If Alberta can demonstrably change people’s futures for the better at a relatively small cost, and that cost is carried by investors willing to stake their money in innovative program, Bertagnolli thinks it is worth working to overcome the risks. “It would be unfortunate if we didn’t try creative things because we were held back by fear,” he says.
Social impact bonds come to Alberta
In the speech from the throne in early March, former Premier Alison Redford officially made good on her promise, offered during her 2011 Progressive Conservative Party of Alberta leadership campaign, to introduce social impact bonds. The promise comes in the form of the Savings and Management Act, which by next spring will draw $1 billion from the Heritage Savings Fund to create what’s being called the Social Innovation Endowment Fund. That fund will in turn fund social impact bond programs to the tune of up to $22.5 million in 2015 and $45 million in the years that follow. Finance Minister Doug Horner told the Edmonton Journal that the endowment fund “will be a catalyst for innovation for complex social issues. We hear a lot of ideas for things like social bonds and all sorts of things, [so] let’s engage the not-for-profit community and cultural community and let’s be innovative.”

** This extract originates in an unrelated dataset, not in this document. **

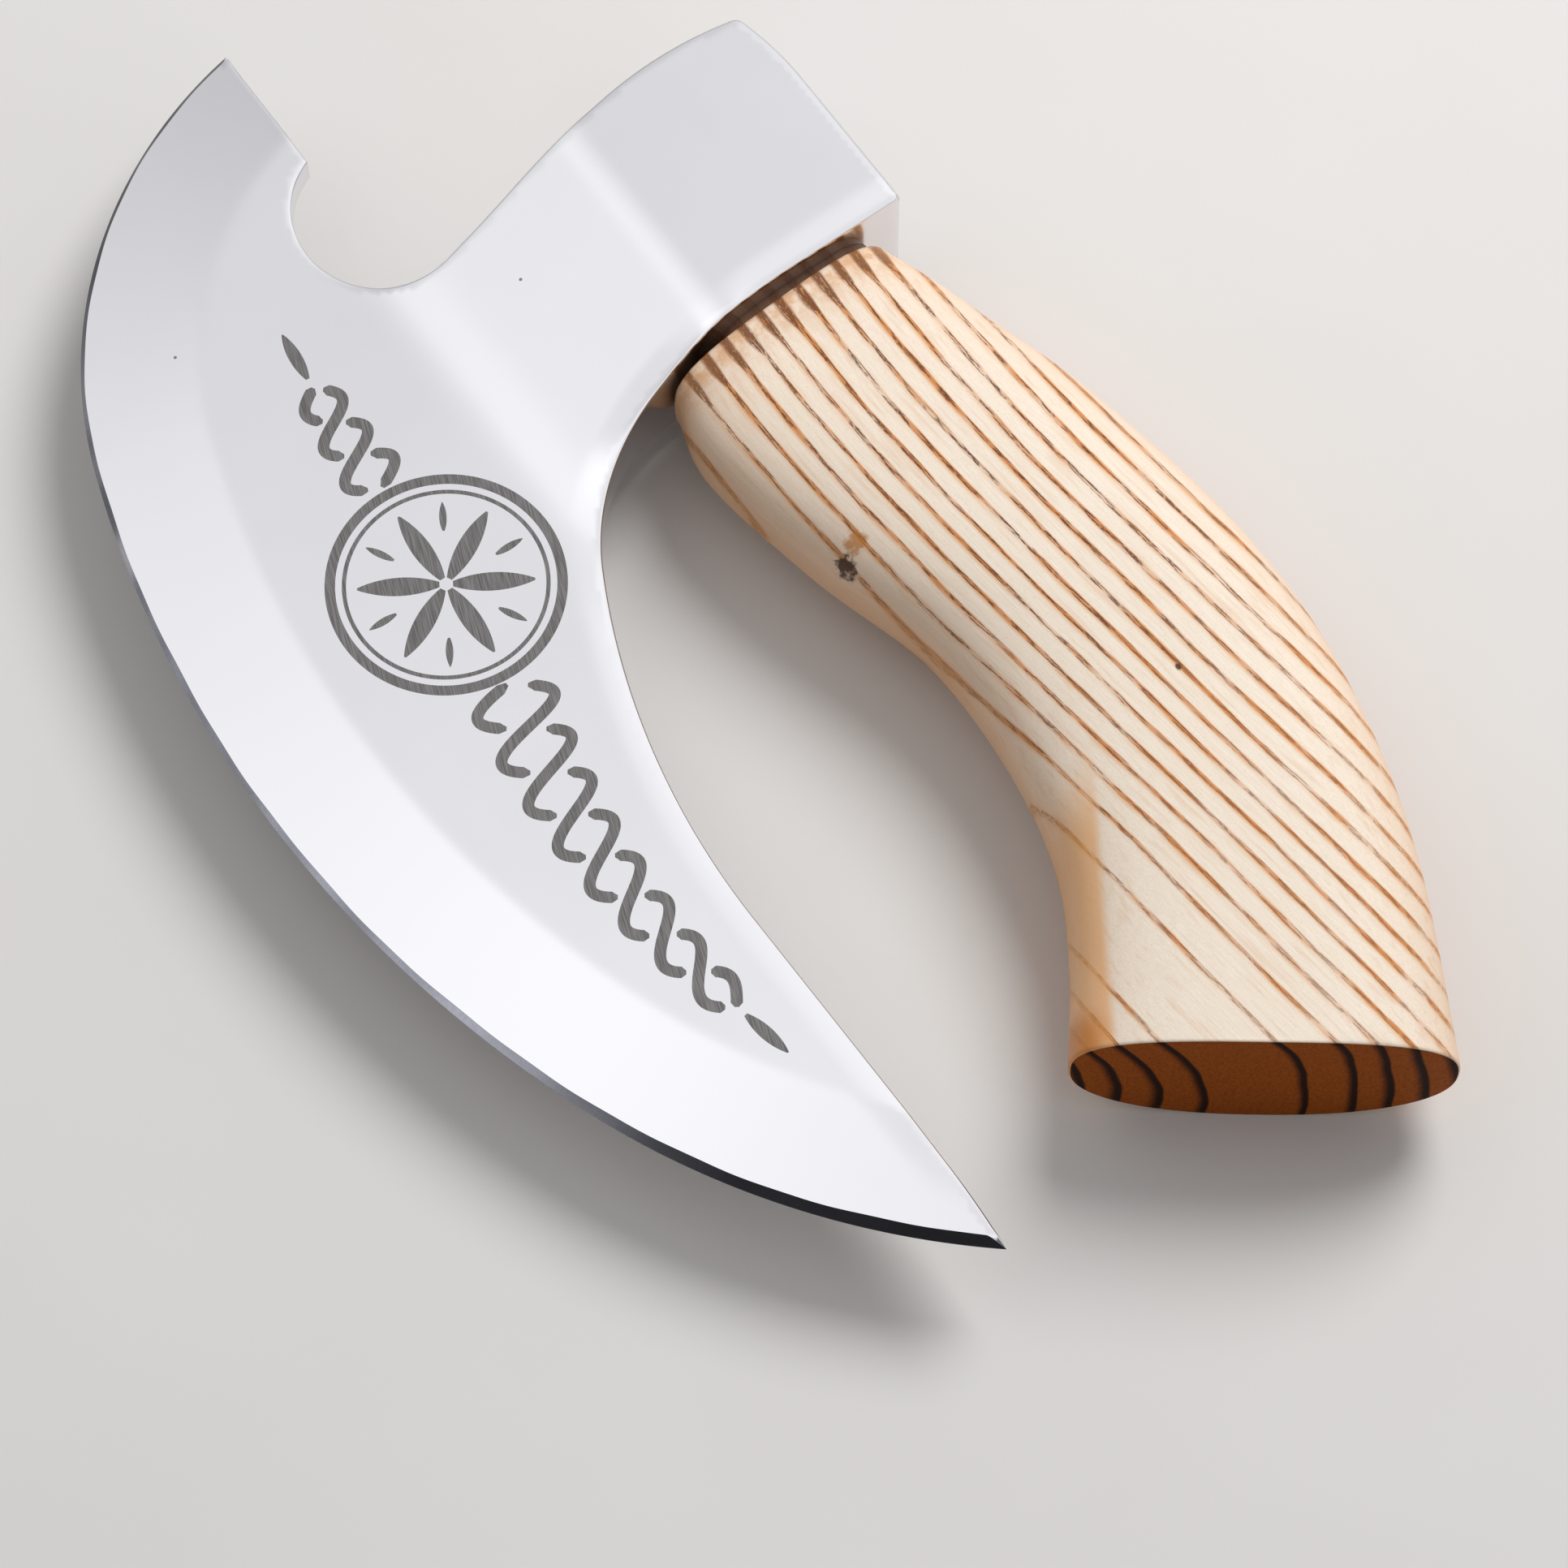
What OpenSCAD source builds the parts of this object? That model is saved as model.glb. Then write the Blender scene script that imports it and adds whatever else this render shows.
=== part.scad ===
// Short-handled bearded axe for rocking cuts on a board, lying on its side.
//
// X runs from the cutting edge (-X) to the poll (+X), Y from the butt of the handle (-Y) to the
// top of the eye (+Y), and Z across the cheeks. The tool is mirror-symmetric about its mid-plane.
// The shapes are drawn about the poll's lower corner, with the mid-plane at z = 0, and place()
// then moves them, so that the origin is the middle of the bounding box's bottom face.

/* [Eye block] */
// How far the flat of the poll stands out past the edges of the cheeks
poll_crown = 0.8; // [0.4:0.1:1.2]
// Thickness of the block across the cheeks
block_t = 22; // [20:0.5:24]
// Distance from the poll at which the cheeks start to thin towards the blade
cheek_len = 36; // [34:0.5:38]
// Radius of the hollow in which the cheeks thin down to the blade
cheek_hollow_r = 106; // [96:2:120]
// Length of the eye, from its poll end to its blade end
eye_len = 29; // [26:0.5:29.5]
// Width of the eye, between the cheek walls
eye_w = 13; // [11:0.5:14]
// Wall between the poll and the eye
poll_wall = 5.5; // [5:0.25:7]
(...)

Justin Bertagnolli, chief development officer for Finance for Good, says that engagement will be critical, as many questions will have to be answered. “There still has to be due diligence done to ensure the tool is used correctly, and that’s the work that’s going to be done to make sure it’s an appropriate tool in Alberta,” Bertagnolli says. “I think there are concerns around the structure of SIBs.” Still, Bertagnolli says most concerns are addressable through good design, and that on the whole, he sees the government’s decision as “definitely a positive opportunity.”